The biggest distinction that "Street Fighter: the Movie" holds for me is that it's the first Van Damme picture I ever saw. On a global scale, it was the first video game-film adaptation to turn a buck, which should count for something despite the routine bashing it receives for how shoddily it portrayed the most popular fighting game of the time on the big screen. I was personally never a huge "Street Fighter" fan, but while I can certainly spot the plotline unfaithfulness, I can't help but notice just how fun the movie is. It's a poor adaptation and a questionable action movie, but nevertheless a decent teenaged adventure when taken at face value.
The story: when the mad warlord General M. Bison (Raul Julia,
The Addams Family) is poised to overrun the earth in pursuit of his own personal empire, it will be up to a multi-faceted group of fighters - including Colonel William Guile (Van Damme,
Timecop), reporter Chun-Li (Ming Na,
Final Fantasy - The Spirits Within), and conmen Ryu Hoshi (Byron Mann,
Crying Freeman) and Ken Masters (Damian Chapa) - to stop him.

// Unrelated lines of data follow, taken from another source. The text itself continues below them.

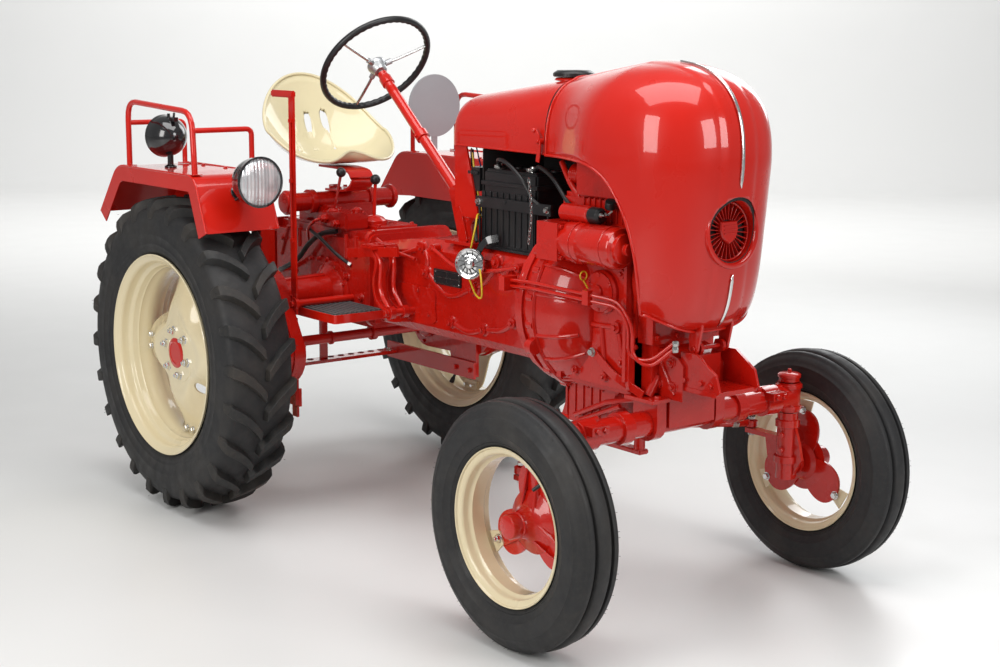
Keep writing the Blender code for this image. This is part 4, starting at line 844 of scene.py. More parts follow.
def tank():
    """Cowl, its beads, the gasket and the fuel cap."""
    cowl = Piece("fuel_tank", red)
    rows = [COWL_REAR - 0.055 * (1 - cos(pi / 2 * i / 10)) for i in range(11)]
    rows += [mix(COWL_REAR - 0.055, SEAM + 0.003, i / 26) for i in range(1, 27)]
    cowl.skin([cowl_ring(y) for y in rows])
    cowl.done(bevel=0.004, angle=40, replaces="tank_cowl")
    beads = Piece("tank_beads", red)
    lower = [Vector((side * mix(0.135, 0.16, smooth_step(t)), mix(COWL_REAR - 0.03, SEAM + 0.004, t), 1.228))
        for side, ts in ((1, range(25)), (-1, reversed(range(25)))) for t in [k / 24 for k in ts]]
    beads.tube(lower, 0.0032, 8)
    beads.lathe([(0.05, 0), (0.056, 0.002), (0.053, 0.008), (0.046, 0.01)],
        (0, -1.235, mix(1.372, 1.436, 0.862) - 0.002), (0, 0, 1), 40)
    beads.done(angle=50)
    seam = Piece("bonnet_gasket", hose_mat)
    seam.skin([cowl_ring(y, -0.0015) for y in (SEAM + 0.0032, SEAM - 0.0028)])
    seam.done(angle=50)
    cap = Piece("fuel_cap_lid", plastic)
    foot = mix(1.372, 1.436, 0.862) + 0.0095
    cap.lathe([(0.046, 0), (0.0575, 0), (0.0585, 0.0015), (0.0585, 0.0105), (0.0565, 0.013), (0.05, 0.0165),
        (0.048, 0.0182), (0.03, 0.0184), (0.028, 0.017), (0.0001, 0.017)], (0, -1.235, foot), (0, 0, 1), 72)
    for i in range(24):
        a = tau * i / 24
        cap.rod((0.0582 * cos(a), -1.235 + 0.0582 * sin(a), foot + 0.002),
            (0.0582 * cos(a), -1.235 + 0.0582 * sin(a), foot + 0.01), 0.0016, 8)
    cap.done(bevel=0.0006, replaces="fuel_cap")


def latch():
    """Catch on each side of the seam, its lever under the tank."""
    for side, word in SIDES:
        clip = Piece(f"bonnet_catch_{word}", red)
        clip.tube(smooth_path([(0.17, -1.282, 1.205), (0.172, -1.29, 1.245), (0.173, -1.286, 1.275),
            (0.17, -1.27, 1.29)], 6), 0, flat=(0.014, 0.004), side=side, up=(1, 0, 0))
        clip.lathe([(0.009, 0), (0.009, 0.016), (0.006, 0.018)], (0.158, -1.288, 1.262), (1, 0, 0), 20, side=side)
        clip.ball((0.173, -1.268, 1.292), 0.007, 14, side=side)
        clip.bolt((0.1745, -1.288, 1.262), (1, 0, 0), 0.006, 0.004, side=side)
        clip.done(bevel=0.0006)


# ---- driver's place ----
def seat():
    """Pressed bucket seat with a rolled edge."""
    centre = Vector((0, 0.06, 1.11))

    def spot(share, angle, out=0.0):
        across, along = cos(angle), sin(angle)
        length = 0.19
        back = 0.29 * max(along, 0) ** 1.6 * share ** 2.6
        flank = 0.095 * across ** 2 * share ** 3 * min(1 + along, 1)
        pommel = lobe = 0.0
        if along < 0:
            front = exp(-(across / 0.3) ** 2)
            pommel = 0.035 * front * share ** 4
            lobe = -0.25 * front * share ** 3
        return centre + Vector((0.235 * across * share, length * along * share * (1 + lobe),
            back + flank + pommel + 0.01 * share ** 2 + out))

    pan = Piece("seat_shell", seat_cream_shaded)
    turns, rows = 96, 26
    rings = [[tuple(spot(max(r / rows, 0.012), tau * k / turns)) for k in range(turns)] for r in range(rows + 1)]
    pan.skin(rings, caps=False)
    for x, y in ((0, 0.198), (-0.066, 0.19), (0.066, 0.19), (-0.095, 0.02), (0.095, 0.02)):
        for offset in (-0.006, 0.0, 0.006):
            pan.hole((x + offset, y - 0.06, 1.15), (x + offset, y + 0.06, 1.33)
                if y > 0.1 else (x + offset, y + 0.02, 1.02), 0.008)
    pan.done(angle=60, thick=-0.0028, replaces="seat_pan")
    roll = Piece("seat_rolled_edge", seat_cream_shaded)
    rim = [spot(1.0, tau * k / 160) for k in range(160)]
    roll.tube(rim, 0.0052, 10, closed=True)
    for x in (-0.03, 0.03):
        for y in (0.0, 0.045):
            roll.bolt((x, y, 1.1145), (0, 0, 1), 0.0075, 0.004)
    roll.done(angle=60)


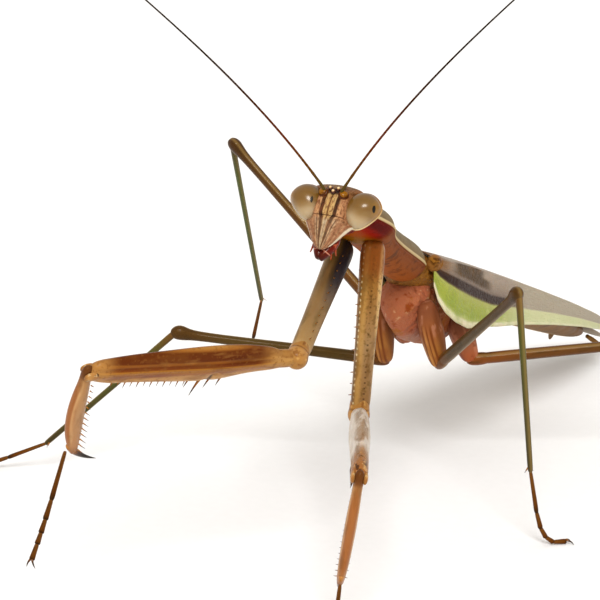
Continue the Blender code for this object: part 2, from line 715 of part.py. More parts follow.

This film is definitely over-cast, comparable to
Mortal Kombat: Annihilation in terms of saturation. No less than fifteen characters from the original two games - more than half of their combined casts - are featured, resulting in a stifling deficit of character development, since next to none of them have the appropriate amount of screentime for it. The actual casting choices of these characters can also be taken to task, but I'm pleased that - through the admirably accurate costumes and cosmetics - most of the performers at least *look* like their animated counterparts (in some cases, like Robert "Blanka" Mammone, you almost wish they didn't). Personalities and backgrounds have been addled with as expected to accommodate the tournament-free premise, but none of them bother me as much as the case of M. Bison: he's the single goofiest part of this whole immature adventure, practically a forerunner to
Dr. Evil, having been written so comically that it's impossible to consider him threatening even when he's snapping guys' necks or shooting electricity from his fists.

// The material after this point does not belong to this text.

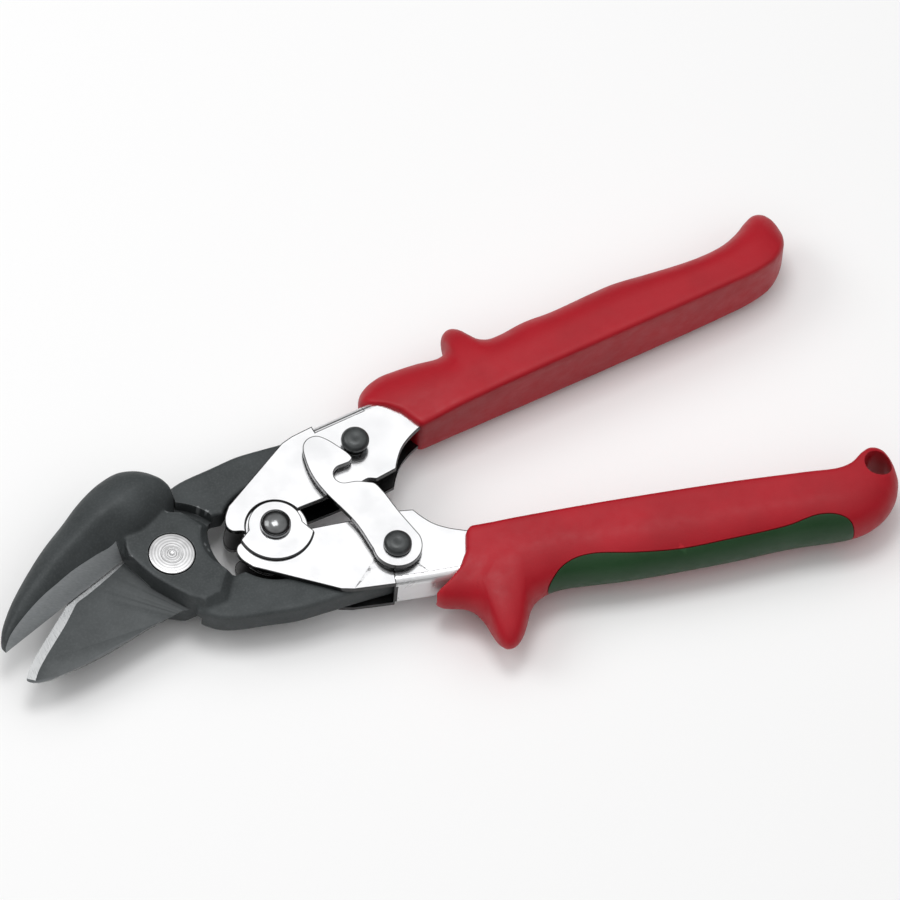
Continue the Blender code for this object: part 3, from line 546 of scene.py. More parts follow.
def plated_sheet(name, dark, light, polish=0.10, metallic=1.0):
    """Plating over pressed sheet, with faint ripples and rubbed patches."""
    f = Finish(name, metallic, 0.14)
    broad = f.noise(90.0, 4.0)
    fine = f.noise(1.0, 3.0, f.stretched((500.0, 3200.0, 500.0)))
    f.colour(f.ramp(broad, (0.3, (dark, dark * 1.005, dark * 1.02)), (0.7, (light, light, light * 1.01))))
    f.rough(f.span(f.add(broad, fine, 0.5), 0.45, 0.95, polish, polish + 0.12))
    f.bump(f.add(broad, fine, 0.04), 0.02)
    return f.material


def spring_wire_finish():
    f = Finish("drawn_spring_wire", 1.0, 0.32)
    streak = f.noise(600.0, 3.0)
    f.colour(f.ramp(streak, (0.3, (0.26, 0.26, 0.27)), (0.7, (0.42, 0.42, 0.43))))
    f.rough(f.span(streak, 0.3, 0.7, 0.26, 0.4))
    f.bump(streak, 0.004)
    return f.material


def moulded_grip(name, dark, mid, light):
    """Moulded vinyl: satin and finely grained, with a painted highlight that makes it a little brighter along raised
    edges.
    """
    f = Finish(name, 0.0, 0.5, Specular_IOR_Level=0.30)
    broad = f.noise(55.0, 4.0)
    grain = f.noise(2600.0, 2.0)
    body = f.ramp(broad, (0.28, dark), (0.74, mid))
    speckled = f.mix(f.span(grain, 0.5, 0.8, 0.0, 0.18), body, light)
    # Lighter colour along raised edges: painted highlight.
    f.colour(f.mix(f.raised_edge_share(0.52, 0.62), speckled, light))
    f.rough(f.span(f.noise(320.0, 4.0), 0.3, 0.7, 0.40, 0.55))
    f.bump(f.add(grain, f.noise(700.0, 3.0), 0.6), 0.02)
    return f.material


FORGED = black_oxide_forging()
FACET = ground_facet()
LAND_AND_RIM_HIGHLIGHT = ground_land_and_rim_highlight()
LINK_BLACK = blackened_hardware("blackened_rivet", 0.38, (0.050, 0.054, 0.055))
DOME_BLACK = blackened_hardware("polished_black_dome", 0.17, (0.15, 0.154, 0.156), 0.95)
TURNED = turned_steel()
PLATED = plated_sheet("plated_sheet", 0.90, 0.965)
# A duller, greyer copy of the plating for the channels' webs: painted shade on the same sheet as the cheeks.
PAINTED_SHADE_WEB_PLATING = plated_sheet("plated_web_painted_shade", 0.62, 0.76, 0.22, 0.6)
# Near-black finish for the sheet's side walls and for a band along the flat faces' borders: painted shade.
PAINTED_EDGE_SHADE = plated_sheet("painted_edge_shade", 0.035, 0.075, 0.16)
# Near-black finish for the faces inside the channels: painted shade.
PAINTED_INSIDE_SHADE = plated_sheet("painted_inside_shade", 0.045, 0.10, 0.24)
WIRE = spring_wire_finish()
# The third colour of each grip serves for its grain flecks and for its painted edge highlight.
GRIP_RED = moulded_grip("grip_red", (0.33, 0.0035, 0.011), (0.42, 0.005, 0.015), (0.50, 0.014, 0.025))
GRIP_GREEN = moulded_grip("inlay_green", (0.010, 0.042, 0.012), (0.014, 0.055, 0.017), (0.026, 0.080, 0.030))


# ---------------------------------------------------------------- forged blades
def edge_point(u, v, z):
    """A point u along the nose's cutting edge towards the tip and v outward from the main pivot."""
    c, s = math.cos(EDGE_ANGLE), math.sin(EDGE_ANGLE)
    return (-u * c - v * s, -u * s + v * c, z)


def tang_outline():
    """The lower side's tang, bowed round the handle pivot."""
    inner = arc(PIVOT_P, 15.5, -141.5, -73.5, 20)
    tip = arc(RIVET_B, 8.2, 78, -90, 24)
    back = flowing([(54.9, -25.8), (44.9, -25.8), (35.9, -26.0), (28.9, -26.0), (20.9, -24.8), (9.5, -22.8),
                    (5.0, -20.5), (1.6, -16.6), (4.0, -12.5), (10.5, -10.4)], 1.0)
    return outline_of(inner, tip, back)


def mirror_y(points):
    return [(x, -y) for x, y in points]


def boss_rings(side):
    """The boss round the main pivot: steep towards the jaw, sloping down to the tang on the other sides."""
    left = [(7.6, 13.4, 1.6), (3.5, 14.3, 0.9), (-0.5, 14.5, 0.5), (-5.5, 12.0, 0.3), (-11.0, 9.0, 0.3),
            (-11.6, 6.2, 0.3), (-11.6, 3.4, 0.3), (-9.4, -1.0, 0.3), (-7.4, -4.9, 0.3), (-5.0, -8.0, 0.3),
            (-2.8, -10.7, 0.3), (0.0, -14.0, 0.5), (4.4, -18.4, 2.2), (10.6, -18.0, 3.4)]
    pocket = [(x, y, 3.0 if a > 2 else 2.6) for a, (x, y) in enumerate(arc(PIVOT_P, 19.0, 214, 157, 12))]
    points = left + pocket
    low, high = SHEAR_GAP - 1.0, PLATE_TOP
    rings = []
    for height, share in ((low, 0.0), (4.0, 0.0), (high, 1.0)):
        ring = []
        for x, y, inset in points:
            r = math.hypot(x, y)
            k = (r - inset * share) / r
            ring.append((x * k, side * y * k, side * height))
        rings.append(ring)
    return rings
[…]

The movie never has a problem with pacing, rolling along fittingly enough at a video game's pace and always presenting you with some silly or bombastic event to watch; it's never boring. Sadly, there's not nearly enough fighting going on, and when it does happen it's not that great. It seems amazing that, considering what it's based on, the movie only has a 'round half-dozen fights, depending on your definition of a fight (i.e. I don't consider it a fight when Guile and his team ambush some soldiers and Kylie Minogue does a cool but unnecessary pro wrestling move), and even more amazing how very bland most of them are with Benny Urquidez (
Spider-Man) supplying fight choreography. Some of the performers just aren't good, and some of them surprisingly so (is this the same Damian Chapa who rocked the house with Michael Worth in
U.S. Seals 2? I hope not!), but other times they just feel stifled. For example, the showdown between Ryu and Vega (Jay Tavare,
Pathfinder) was my favorite of the movie, and really felt like it could've gone somewhere were it not for the cramped locker room they were in.

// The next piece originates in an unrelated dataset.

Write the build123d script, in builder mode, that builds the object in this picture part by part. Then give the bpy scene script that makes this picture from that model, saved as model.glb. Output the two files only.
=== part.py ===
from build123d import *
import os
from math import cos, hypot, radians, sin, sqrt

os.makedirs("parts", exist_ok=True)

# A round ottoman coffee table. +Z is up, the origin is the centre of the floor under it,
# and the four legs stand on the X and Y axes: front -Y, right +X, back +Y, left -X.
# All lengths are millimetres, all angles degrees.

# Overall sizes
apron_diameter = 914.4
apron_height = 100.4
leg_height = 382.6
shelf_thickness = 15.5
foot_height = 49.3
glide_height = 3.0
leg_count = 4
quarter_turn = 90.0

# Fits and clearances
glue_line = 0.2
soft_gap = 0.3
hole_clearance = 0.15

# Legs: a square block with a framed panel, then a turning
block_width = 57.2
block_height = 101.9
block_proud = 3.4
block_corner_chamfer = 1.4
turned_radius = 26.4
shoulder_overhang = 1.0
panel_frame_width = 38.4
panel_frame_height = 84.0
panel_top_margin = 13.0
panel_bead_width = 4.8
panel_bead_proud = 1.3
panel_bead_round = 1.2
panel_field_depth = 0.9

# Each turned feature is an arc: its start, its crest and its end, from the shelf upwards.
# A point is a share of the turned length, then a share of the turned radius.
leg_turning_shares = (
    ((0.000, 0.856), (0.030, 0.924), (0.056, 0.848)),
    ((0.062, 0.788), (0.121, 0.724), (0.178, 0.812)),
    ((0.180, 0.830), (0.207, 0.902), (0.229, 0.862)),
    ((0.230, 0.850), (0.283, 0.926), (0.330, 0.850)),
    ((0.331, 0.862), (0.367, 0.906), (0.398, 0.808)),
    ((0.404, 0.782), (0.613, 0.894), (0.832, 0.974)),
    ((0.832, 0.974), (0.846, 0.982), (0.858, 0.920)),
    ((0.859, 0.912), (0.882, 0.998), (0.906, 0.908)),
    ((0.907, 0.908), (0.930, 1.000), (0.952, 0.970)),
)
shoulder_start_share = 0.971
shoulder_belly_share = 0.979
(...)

Apparently, the critical lashing "Street Fighter" received moved Van Damme to choose his future roles more carefully, so in a pinch, I'll accredit every good movie he did subsequently to this minor disappointment. Seeing as this particular franchise hasn't done too well in live-action film
regardless of who's involved, I can't be too hard on this first attempt and will continue to regard it neutrally and enjoy it by accident every few years. Fans of the games who somehow have yet to see the film should avoid it unless they're intentionally looking for something to heckle.